VOA Türkçe olarak, Gaziantep’te Suriyeliler’in yoğun olarak yaşadığı İnönü Caddesinde güvenli bölge ile alakalı görüşlerini aldığımız Suriyeli sığınmacıların çoğu, korktuklarını ileri sürerek konuşmaktan çekinirken, bazıları ise güvenli bölge projesine sıcak baktıklarını ancak gerçekten güvenli olup olmayacağı konusunda endişeli olduklarını ifade etti.
Ülkelerine dönmelerinin ancak kendi doğup büyüdükleri kentlere dönmekle mümkün olacağını ifade eden Suriyeli sığınmacılar, gidecekleri bölgede ise yönetimin kimde olduğundan önce can ve mal güvenliklerinin gerçekten sağlanmasının daha önemli olduğunu belirtti.
“Ülkeme döneceksem doğduğum topraklarda yaşamak isterim’’
Halep’ten 2014 yılında Antep’e göç eden Muhammed İsmail, ülkesindeki durumun çok kötü olmasından dolayı Türkiye Cumhuriyeti vatandaşlığını alabilmek için uğraştığını söyledi. Ülkesine dönmek zorunda kalması durumunda memleketi Halep’e dönmeyi tercih edeceğini aktaran İsmail, “Neden tanımadığım başka bir bölgeye yerleşeyim?” diye sordu. Ülkesine dönmesi durumunda doğduğu topraklarda yaşamayı istediğini anlatan İsmail, “Eğer zorunlu bir göç ettirilme olursa da buna karşı çıkarım.
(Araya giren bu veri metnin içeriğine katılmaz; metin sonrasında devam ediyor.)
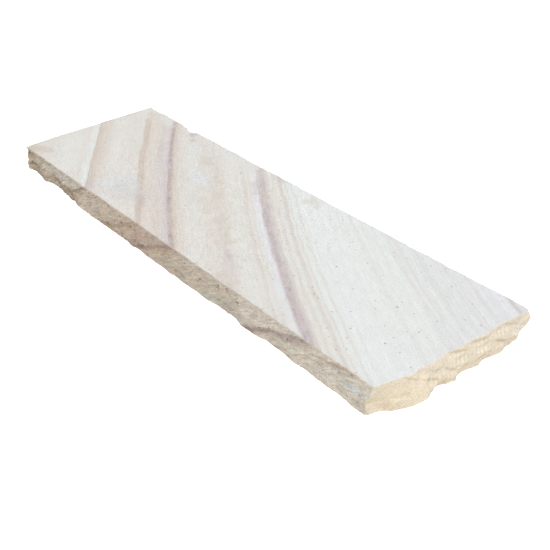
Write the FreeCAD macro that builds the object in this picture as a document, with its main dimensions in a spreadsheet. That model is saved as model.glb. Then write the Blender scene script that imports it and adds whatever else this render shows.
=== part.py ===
import FreeCAD, Part
import os
import Sketcher

# Sandstone garden edging: one strip of banded stone, sawn flat on its two broad faces and
# split along its four edges. The origin is at the middle of the bed, x runs along the strip
# and y from the front edge to the back one. The sawn face, on top, is length by width, and
# below it each split edge swells out a little past the arris.

# Driving dimensions in millimetres
SIZES = {
    "length": 560.0,
    "width": 150.0,
    "thickness": 25.0,
    "belly_height": 10.0,
    "front_belly": 4.0,
    "front_toe": 3.0,
    "back_belly": 2.5,
    "back_toe": 0.5,
    "left_belly": 3.0,
    "left_toe": 1.5,
    "right_belly": 2.5,
    "right_toe": 2.0,
    "back_corner_belly": 2.0,
    "back_corner_toe": 4.0,
    "nose_arris": 3.5,
    "nose_belly": 6.5,
    "nose_toe": 6.0,
    "nose_start": 15.0,
    "nose_near": 29.0,
    "nose_far": 43.0,
    "nose_end": 58.0,
    "front_corner_arris": 2.5,
    "front_corner_belly": 7.0,
    "front_corner_toe": 9.0,
    "corner_round": 3.0,
    "chip_radius": 70.0,
    "chip_past_end": 21.0,
    "chip_past_back": 40.0,
    "chip_below_bed": 33.0,
}

# Flake scars: the shallow round hollows that the splitting blows leave. Each has its place
# as a share of its edge, the height of its middle as a share of the thickness, how far its
# deepest point lies inside the sawn outline (below nought it stays outside) and its radius.
FRONT_SCARS = [
    (0.027, 0.05, 2.2, 45.0),
    (0.118, 0.05, 3.4, 45.0),
    (0.173, 0.10, -0.4, 50.0),
    (0.255, 0.85, -0.6, 110.0),
    (0.421, 0.10, -1.5, 60.0),
    (0.480, 0.80, -0.9, 70.0),
    (0.543, 0.05, -1.3, 45.0),
    (0.605, 0.85, -0.4, 60.0),
    (0.670, 0.10, 0.0, 110.0),
    (0.786, 0.05, -0.5, 120.0),
    (0.871, 0.15, -1.3, 100.0),
    (0.930, 0.80, -1.2, 60.0),
]
RIGHT_SCARS = [
    (0.355, 0.62, -0.6, 15.0),
    (0.378, 0.00, 0.8, 12.0),
    (0.513, 0.60, 1.4, 15.0),
    (0.553, 0.05, 2.3, 16.0),
    (0.667, 0.62, 1.2, 15.0),
    (0.700, 0.05, 2.8, 14.0),
    (0.800, 0.62, 2.0, 15.0),
    (0.853, 0.05, 3.6, 16.0),
    (0.920, 0.66, 1.8, 16.0),
]
BACK_SCARS = [
    (0.060, 0.20, 0.2, 60.0),
    (0.131, 1.00, 1.4, 20.0),
    (0.154, 1.00, 4.5, 14.0),
    (0.200, 0.30, -0.5, 80.0),
    (0.305, 0.75, -0.4, 70.0),
    (0.390, 0.10, 1.6, 60.0),
    (0.500, 0.50, -1.0, 90.0),
    (0.590, 0.05, 2.4, 50.0),
    (0.700, 0.70, -0.3, 80.0),
    (0.762, 1.00, 1.0, 10.0),
    (0.820, 0.15, 1.2, 70.0),
]
LEFT_SCARS = [
    (0.100, 0.20, 1.0, 40.0),
    (0.330, 0.75, -1.6, 40.0),
    (0.500, 0.10, 1.6, 35.0),
    (0.690, 0.60, 0.3, 30.0),
    (0.900, 0.15, 2.2, 40.0),
]


def cell(alias):
    return f"Sizes.{alias}"


HALF_LENGTH = f"{cell('length')} / 2"
HALF_WIDTH = f"{cell('width')} / 2"


def make_sheet(doc):
    sheet = doc.addObject("Spreadsheet::Sheet", "Sizes")
    for row, (alias, value) in enumerate(SIZES.items(), start=1):
        sheet.set(f"A{row}", alias)
        sheet.set(f"B{row}", str(value))
        sheet.setAlias(f"B{row}", alias)
    doc.recompute()
    return sheet


def origin_plane(body, role):
    return next(plane for plane in body.Origin.OriginFeatures if plane.Role == role)


def outline_points(front, right, back, left, nose, front_corner, back_corner):
    """Corners of one outline of the stone, anticlockwise from the front left, as expressions.

    Each argument says how far that side stands out past the sawn outline at this height,
    or how far that corner is set back along the end.
    """
    low = f"-({HALF_WIDTH} + {front})"
    high = f"{HALF_WIDTH} + {back}"
    nose_x = f"{HALF_LENGTH} + {nose}"
    end_x = f"{HALF_LENGTH} + {right}"
    corner_x = f"{HALF_LENGTH} - {back_corner}"
    rounding = cell("corner_round")
    return [
        (f"-({HALF_LENGTH} + {left})", low),
        (f"{HALF_LENGTH} - {front_corner}", low),
        (HALF_LENGTH, f"{cell('nose_start')} - {HALF_WIDTH}"),
        (nose_x, f"{cell('nose_near')} - {HALF_WIDTH}"),
        (nose_x, f"{cell('nose_far')} - {HALF_WIDTH}"),
        (end_x, f"{cell('nose_end')} - {HALF_WIDTH}"),
        (corner_x, f"{high} - {rounding}"),
        (f"{corner_x} - {rounding}", high),
        (f"-({HALF_LENGTH} + {left})", high),
    ]


def draw_outline(doc, body, name, height, points):
    """A closed sketch of straight runs at one height, with every corner bound to the sizes."""
    sketch = body.newObject("Sketcher::SketchObject", name)
    sketch.AttachmentSupport = [(origin_plane(body, "XY_Plane"), "")]
    sketch.MapMode = "FlatFace"
    sketch.setExpression("AttachmentOffset.Base.z", height)
    values = [tuple(sketch.evalExpression(part) for part in point) for point in points]
    corners = [FreeCAD.Vector(float(x), float(y), 0) for x, y in values]
    for start, end in zip(corners, corners[1:] + corners[:1]):
        sketch.addGeometry(Part.LineSegment(start, end), False)
    count = len(points)
    for line in range(count):
        after = (line + 1) % count
        sketch.addConstraint(Sketcher.Constraint("Coincident", line, 2, after, 1))
    for line, (place, corner) in enumerate(zip(points, corners)):
        for kind, expression, value in (("DistanceX", place[0], corner.x), ("DistanceY", place[1], corner.y)):
            bind_to_origin(sketch, kind, line, expression, value)
    doc.recompute()
    return sketch


def bind_to_origin(sketch, kind, line, expression, value):
    """Hold the start of a line at a signed distance from the origin."""
    if value < 0:
        index = sketch.addConstraint(Sketcher.Constraint(kind, line, 1, -1, 1, -value))
        sketch.setExpression(f"Constraints[{index}]", f"-({expression})")
    else:
        index = sketch.addConstraint(Sketcher.Constraint(kind, -1, 1, line, 1, value))
        sketch.setExpression(f"Constraints[{index}]", expression)


def split_block(doc, body):
    """The stone as it leaves the splitter: a ruled loft from the bed over the belly to the arris."""
    bed = draw_outline(doc, body, "bed_outline", "0", outline_points(
        cell("front_toe"), cell("right_toe"), cell("back_toe"), cell("left_toe"),
        cell("nose_toe"), cell("front_corner_toe"), cell("back_corner_toe")))
    belly = draw_outline(doc, body, "belly_outline", cell("belly_height"), outline_points(
        cell("front_belly"), cell("right_belly"), cell("back_belly"), cell("left_belly"),
        cell("nose_belly"), cell("front_corner_belly"), cell("back_corner_belly")))
    arris = draw_outline(doc, body, "arris_outline", cell("thickness"), outline_points(
        "0", "0", "0", "0", cell("nose_arris"), cell("front_corner_arris"), "0"))
    loft = body.newObject("PartDesign::AdditiveLoft", "split_block")
    loft.Profile = bed
    loft.Sections = [belly, arris]
    loft.Ruled = True
    doc.recompute()
    return loft


def scar(doc, body, name, radius, centre):
    """One round hollow, cut by a ball whose centre is given as three expressions."""
    ball = body.newObject("PartDesign::SubtractiveSphere", name)
    ball.setExpression("Radius", radius)
    for axis, expression in zip("xyz", centre):
        ball.setExpression(f"Placement.Base.{axis}", expression)
    doc.recompute()
    return ball


def split_edges(doc, body):
    """Flake scars along the four split edges."""
    for side, sign, scars in (("front", "-", FRONT_SCARS), ("back", "", BACK_SCARS)):
        for number, (along, height, inset, radius) in enumerate(scars, start=1):
            scar(doc, body, f"{side}_scar_{number:02d}", str(radius), (
                f"{cell('length')} * {along - 0.5:.3f}",
                f"{sign}({HALF_WIDTH} - ({inset}) + {radius})",
                f"{cell('thickness')} * {height}"))
    for side, sign, scars in (("left", "-", LEFT_SCARS), ("right", "", RIGHT_SCARS)):
        for number, (along, height, inset, radius) in enumerate(scars, start=1):
            scar(doc, body, f"{side}_scar_{number:02d}", str(radius), (
                f"{sign}({HALF_LENGTH} - ({inset}) + {radius})",
                f"{cell('width')} * {along - 0.5:.3f}",
                f"{cell('thickness')} * {height}"))


def corner_chip(doc, body):
    """The chip that has taken the lower back corner off the right end."""
    return scar(doc, body, "corner_chip", cell("chip_radius"), (
        f"{HALF_LENGTH} + {cell('chip_past_end')}",
        f"{HALF_WIDTH} + {cell('chip_past_back')}",
        f"-{cell('chip_below_bed')}"))


def make_stone(doc):
    body = doc.addObject("PartDesign::Body", "edging_stone")
    body.Label = "edging_stone"
    split_block(doc, body)
    split_edges(doc, body)
    corner_chip(doc, body)
    return body


def check(doc, body):
    """Stop if any feature failed or the stone isn't one sound solid."""
    for item in doc.Objects:
        if "Invalid" in item.State or "Error" in item.State:
            raise RuntimeError(f"{item.Label} failed: {item.State}")
    if body.Shape.isNull() or not body.Shape.isValid():
        raise RuntimeError(f"{body.Label} has no valid shape")
    if len(body.Shape.Solids) != 1:
        raise RuntimeError(f"{body.Label} is {len(body.Shape.Solids)} solids")


def main():
    doc = FreeCAD.newDocument("garden_edging")
    make_sheet(doc)
    stone = make_stone(doc)
    doc.recompute()
    check(doc, stone)
    os.makedirs("parts", exist_ok=True)
    stone.Shape.exportStep(f"parts/{stone.Label}.step")
    box = stone.Shape.BoundBox
    print(f"{stone.Label}: {stone.Shape.Volume / 1000:.0f} cm3, "
          f"x {box.XMin:.1f} to {box.XMax:.1f}, y {box.YMin:.1f} to {box.YMax:.1f}, "
          f"z {box.ZMin:.1f} to {box.ZMax:.1f}")


main()
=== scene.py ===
import math
import random

import bmesh
import bpy
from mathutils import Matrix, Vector, noise
from mathutils.bvhtree import BVHTree
from mathutils.kdtree import KDTree


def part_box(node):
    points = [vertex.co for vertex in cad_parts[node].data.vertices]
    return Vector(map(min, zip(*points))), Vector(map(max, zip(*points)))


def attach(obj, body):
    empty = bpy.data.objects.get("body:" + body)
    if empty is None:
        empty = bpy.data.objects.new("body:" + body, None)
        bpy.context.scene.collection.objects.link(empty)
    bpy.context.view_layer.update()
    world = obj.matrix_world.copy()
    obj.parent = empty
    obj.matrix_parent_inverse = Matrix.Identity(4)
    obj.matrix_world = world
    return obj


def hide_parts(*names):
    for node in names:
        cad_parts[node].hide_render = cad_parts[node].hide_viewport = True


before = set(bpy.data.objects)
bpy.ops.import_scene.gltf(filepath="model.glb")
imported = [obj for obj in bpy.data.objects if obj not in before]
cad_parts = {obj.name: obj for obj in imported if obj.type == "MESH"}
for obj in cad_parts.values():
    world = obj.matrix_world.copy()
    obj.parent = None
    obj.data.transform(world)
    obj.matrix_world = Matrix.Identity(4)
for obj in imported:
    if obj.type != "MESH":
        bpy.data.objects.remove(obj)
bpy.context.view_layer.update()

# Sizes in millimetres. The mesh is made in millimetres and scaled once, at the end. It starts as a
# rectangle that stands CLEAR of the stone, in edges SPACING long, and ends KEEP_IN within its box.
MM = 0.001
STONE = "edging_stone"
LOW, HIGH = (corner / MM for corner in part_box(STONE))
THICK = HIGH.z
CLEAR = 12.0
HALF_LENGTH, HALF_WIDTH = 280.0, 75.0
SPACING = 0.9
ARRIS = 0.45
KEEP_IN = 0.05
CAST_CLEAR = 0.15
# The chips of the arrises, and the angle past which an edge of the mesh is drawn sharp
CHIPS, CHIP_SEED = 80, 7
SHARP_ANGLE = math.radians(38)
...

En son çare olarak Türkiye’den başka bir ülkeye kaçarım. Eğer çok mecbur kalırsam ise Türkiye’nin kuracağı güvenli bölgeye giderim. Rejimin kontrolu elinde bulundurduğu yerlere gidemeyiz. Bana göre asıl savaş şimdi başladı. Kaderi belli olmayan birçok bölge var. Sahada işler daha da karıştı. Türkiye’ye ilk göç ettiğimizde içimizde savaşın biteceğine dair umudumuz vardı. Savaşın kısa sürede biteceğini öngörüyorduk. Çatışmaların bir kaç ay içerisinde bitmesini bekliyorduk. Yavaş yavaş; beklediğimiz aylar yıla dönüştü. Şimdi hiç umudum yok. Ülkenin durumu daha da kötüleşiyor. Türkiye’nin kuracağı güvenli bölge Suriye Milli Ordusu kontrolu altında olursa biz hiç gitmeyiz” şeklinde konuştu.
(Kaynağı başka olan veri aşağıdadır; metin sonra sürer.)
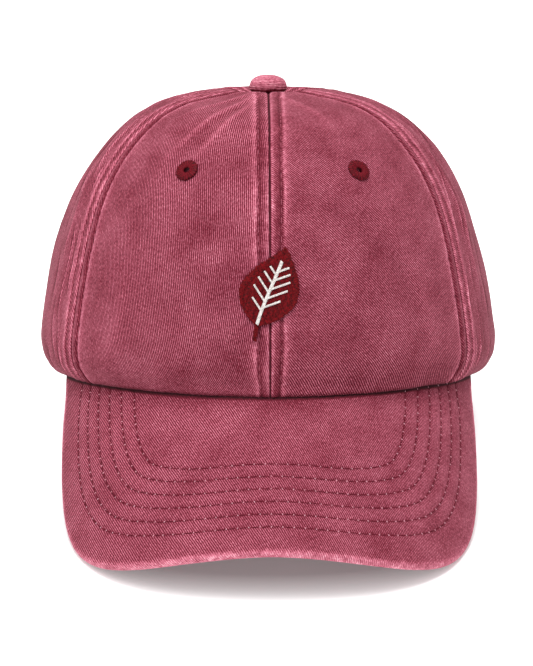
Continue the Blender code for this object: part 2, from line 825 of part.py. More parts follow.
def build_cap():
    """Build every piece and lay the cap down."""
    clear_scene()
    cap = new_collection(CAP_NAME)
    cutters = new_collection(CUTTERS_NAME)
    rest = bpy.data.objects.new("cap_at_rest", None)
    cap.objects.link(rest)

    twill = screen_material("washed_twill", 160, 74, 92, 0.9)
    thread = screen_material("dark_thread", 128, 46, 58, 0.7)
    cotton = screen_material("band_cotton", 150, 66, 84, 0.9)
    brass = screen_material("aged_brass", 150, 120, 74, 0.4, 1.0)

    panels = build_crown(cap, cutters, rest, twill)
    build_eyelets(panels, cap, cutters, rest, thread)

    button = new_object("button", button_solid(), cap, rest, twill)
    button.location.z = button_seat()

    peak = new_object("peak", PeakForm().slab(), cap, rest, twill)
    bevel_edges(peak, PEAK_EDGE_RADIUS, 2)

    new_object("sweatband", sweatband_slab(), cap, rest, cotton)

    tail = CLASP_PLACE + CLASP_LENGTH / 2 + STRAP_TAIL
    new_object("strap", strap_slab(-strap_end(), tail, strap_depth), cap, rest, twill)
    tab_start = CLASP_PLACE + CLASP_LENGTH / 2 + CLEARANCE
    tab = strap_slab(tab_start, strap_end(), lambda distance: LAYER)
    new_object("strap_tab", tab, cap, rest, twill)

    clasp = new_object("clasp", clasp_solid(), cap, rest, brass)
    bevel_edges(clasp, CLASP_EDGE_RADIUS, 1)

    rest_on_table(rest, [thing for thing in cap.objects if thing.type == "MESH"])


build_cap()
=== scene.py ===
"""Looks of a washed cotton cap: twill panels, stitching, sewn air holes and strap.

Units are metres. Each piece is shaped in the cap's own frame, with the crown's
edge in the plane z = 0 and the peak along -Y, and is then laid down with the
cap. Angles run around the crown from the front, positive towards +X, and a
level runs from 0 at the crown's edge to 1 at its top.
"""

import logging
import math
from dataclasses import dataclass
from enum import Enum
from typing import Callable, NamedTuple, Optional, Sequence

import bmesh
import bpy
import numpy as np
from mathutils import Matrix, Vector, noise


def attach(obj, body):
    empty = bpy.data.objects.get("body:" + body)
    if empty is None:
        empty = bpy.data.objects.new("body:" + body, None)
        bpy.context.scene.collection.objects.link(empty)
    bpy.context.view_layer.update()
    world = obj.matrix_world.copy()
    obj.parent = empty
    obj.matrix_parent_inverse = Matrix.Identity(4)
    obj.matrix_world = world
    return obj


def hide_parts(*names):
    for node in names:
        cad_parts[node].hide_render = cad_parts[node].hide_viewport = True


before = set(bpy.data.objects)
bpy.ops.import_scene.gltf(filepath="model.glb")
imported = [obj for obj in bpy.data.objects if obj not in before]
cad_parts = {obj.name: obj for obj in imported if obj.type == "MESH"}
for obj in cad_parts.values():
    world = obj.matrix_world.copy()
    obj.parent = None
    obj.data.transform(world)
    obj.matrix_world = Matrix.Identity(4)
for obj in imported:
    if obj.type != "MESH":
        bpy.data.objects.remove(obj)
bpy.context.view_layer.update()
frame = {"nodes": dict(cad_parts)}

LOG = logging.getLogger("cap")
Array = np.ndarray

MM = 0.001
CLOTH = 0.0012
CLEARANCE = 0.0003
MERGE = 1e-6
ROOT = "root"


class Slot(Enum):
    """The record's material slots."""

    TWILL = "washed_twill"
    THREAD = "dark_thread"
    COTTON = "band_cotton"
    BRASS = "aged_brass"


class Held(Enum):
    """How a sheet of cloth is held."""

    STRETCHED = "stretched"
    FOLDED = "folded"


class Section(NamedTuple):
    """One level of the crown, as shares of its sizes, with its outline's powers."""

    up: float
    side: float
    front: float
    back: float
    front_round: float
    back_round: float


SECTIONS = (
    Section(0.000, 0.933, 0.990, 0.991, 1.84, 2.30),
    Section(0.025, 0.971, 0.994, 0.995, 1.88, 2.16),
    Section(0.060, 0.992, 0.998, 0.998, 1.94, 2.06),
    Section(0.110, 0.999, 1.000, 1.000, 1.98, 2.02),
    Section(0.180, 0.990, 0.995, 0.997, 2.00, 2.00),
    Section(0.300, 0.966, 0.970, 0.974, 2.00, 2.00),
    Section(0.450, 0.921, 0.928, 0.930, 2.00, 2.00),
    Section(0.600, 0.855, 0.862, 0.858, 2.00, 2.00),
    Section(0.720, 0.778, 0.782, 0.778, 2.00, 2.00),
    Section(0.820, 0.685, 0.686, 0.682, 2.00, 2.00),
    Section(0.900, 0.574, 0.572, 0.570, 2.00, 2.00),
    Section(0.955, 0.436, 0.434, 0.432, 2.00, 2.00),
    Section(0.985, 0.290, 0.288, 0.288, 2.00, 2.00),
    Section(0.993, 0.190, 0.188, 0.188, 2.00, 2.00),
    Section(0.974, 0.098, 0.098, 0.098, 2.00, 2.00),
    Section(0.970, 0.000, 0.000, 0.000, 2.00, 2.00),
)


class Fold(NamedTuple):
    """A soft fold: degrees around the crown, levels, and shares of the fold sizes."""

    angle: float
    lean: float
    low: float
    high: float
    width: float
    depth: float


FOLDS = (
    Fold(0.0, 0.0, 0.62, 1.00, 6.2, -1.6),
    Fold(69.0, 5.0, 0.12, 0.78, 0.8, 0.7),
    Fold(80.0, -6.0, 0.25, 0.92, 0.9, -0.6),
    Fold(97.0, -12.0, 0.20, 0.80, 1.3, 0.6),
    Fold(-68.0, -6.0, 0.15, 0.80, 0.9, 0.7),
    Fold(-79.0, 5.0, 0.30, 0.90, 0.9, -0.6),
    Fold(-96.0, 10.0, 0.05, 0.60, 1.3, 0.6),
    Fold(36.0, 6.0, 0.02, 0.50, 1.5, -0.4),
    Fold(-34.0, -4.0, 0.30, 0.85, 1.8, 0.4),
    Fold(150.0, 4.0, 0.40, 0.90, 1.6, -0.6),
    Fold(-146.0, -6.0, 0.45, 0.92, 1.5, 0.5),
)


class Crease(NamedTuple):
    """A worn line in the cloth, from one place on the crown to another."""

    angle_low: float
    level_low: float
    angle_high: float
    level_high: float
    width: float
    height: float
    wear: float


CREASES = (
    Crease(-38.0, 0.52, -14.0, 0.93, 0.0014, 0.00045, 0.50),
    Crease(-29.0, 0.50, -9.0, 0.90, 0.0013, 0.00040, 0.42),
    Crease(-44.0, 0.66, -20.0, 0.95, 0.0014, 0.00040, 0.42),
    Crease(-33.0, 0.54, -11.5, 0.90, 0.0016, -0.00045, 0.00),
    Crease(26.0, 0.62, 9.0, 0.92, 0.0018, 0.00035, 0.32),
    Crease(44.0, 0.08, 31.0, 0.46, 0.0034, 0.00035, 0.12),
    Crease(-47.0, 0.03, -40.0, 0.30, 0.0034, 0.00035, 0.12),
    Crease(-19.0, 0.02, -24.0, 0.22, 0.0040, -0.00030, 0.00),
    Crease(17.0, 0.02, 22.0, 0.25, 0.0040, -0.00030, 0.00),
)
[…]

“Burada bir yaşam kurdum, o bölgeye gidemem’’
Halepli iş insanı Yusuf Hüseyin ise Türkiye’nin kurmayı planladığı güvenli bölgeye gidilmesi istendiği takdirde iş hayatına devam edemeyeceği için gitmeyeceğini söyleyerek,“Ben Halep’te büyüdüm. Bölgenin kurulacağı yerler köydür. Ben orada ticaret de yapamam. Bir de tanımadığım yerlerdir. Savaşın gidişatını ve siyasi olayları hiç takip etmiyorum. Çünkü ne olacağı hiç belli değil, her gün yeni bir gelişme yaşanıyor. Türkiye benim güvenli bölgeye yerleşmemi isterse oraya gidemem. Burada bir yaşam kurdum. Orada bizi nasıl bir hayatın beklediğini bilmiyorum. Oraya gitmektense kendi memleketime giderim. Türkiye zorla götürmek isterse de başka bir ülkeye göç ederim. Güvenli bölgenin geleceği belli değildir. Oradaki yaşam şartları ortada. Ben iş adamıyım gidip tarımla uğraşamam. Çünkü bilmiyorum” diye konuştu.
“Adı güvenli ama sanırım orası güvenli olmayacak“
Suriye’nin El Bab bölgesinden beş yıl önce Gaziantep’e göç eden Abdurrahim de güvenli bölgeye diğer Suriyeliler gibi kendi isteğiyle gitmeyeceğini anlattı. Guta’da, Şam’da, Halep’te, Hama’da doğan Suriyeliler’in Rasulayn ile Tel Abyad’a yerleşmeyi kabul etmeyeceğini vurgulayan Abdurrahim, Türkiye’nin daha önceden yaptığı Zeytin Dalı ile Fırat Kalkanı operasyonlarının sonuçlarını gördüklerini ifade etti. Güvenli bölgenin kaderinin Afrin, El Bab, Cerablus ve Azez gibi olacağını kaydeden Abdurrahim, “Orada yaşayan insanlar hayatlarından memnun değiller. İnsanların güvenliği yok. Adı güvenli ama orası da güvenli olmayacak. Bize yardım etmek isteyenler rejimin yok olmasını sağlasınlar. Suriye bugün onun yüzünden bu hale geldi. Fakat bizlerin yanında duran yok. Bizi temsil ettiğini iddia eden güçler kendilerini diğer ülkelere sattılar. Uluslararası topluluk Esad’ın kalmasını istiyor. Herkes Esad’ın bizi yönetmesini istiyor. Ancak ona karşı mücadele sürecek. Burada yaşayan Suriyeliler’e sorsan hiç kimse tekrardan Esad’ın kucağına geri dönmek istemez. Bu savaş ondan ve büyük ülkelerden dolayı çıktı. Suriye halkına menfaatsiz bir şekilde yardım eden bir ülke yok” ifadelerini kullandı.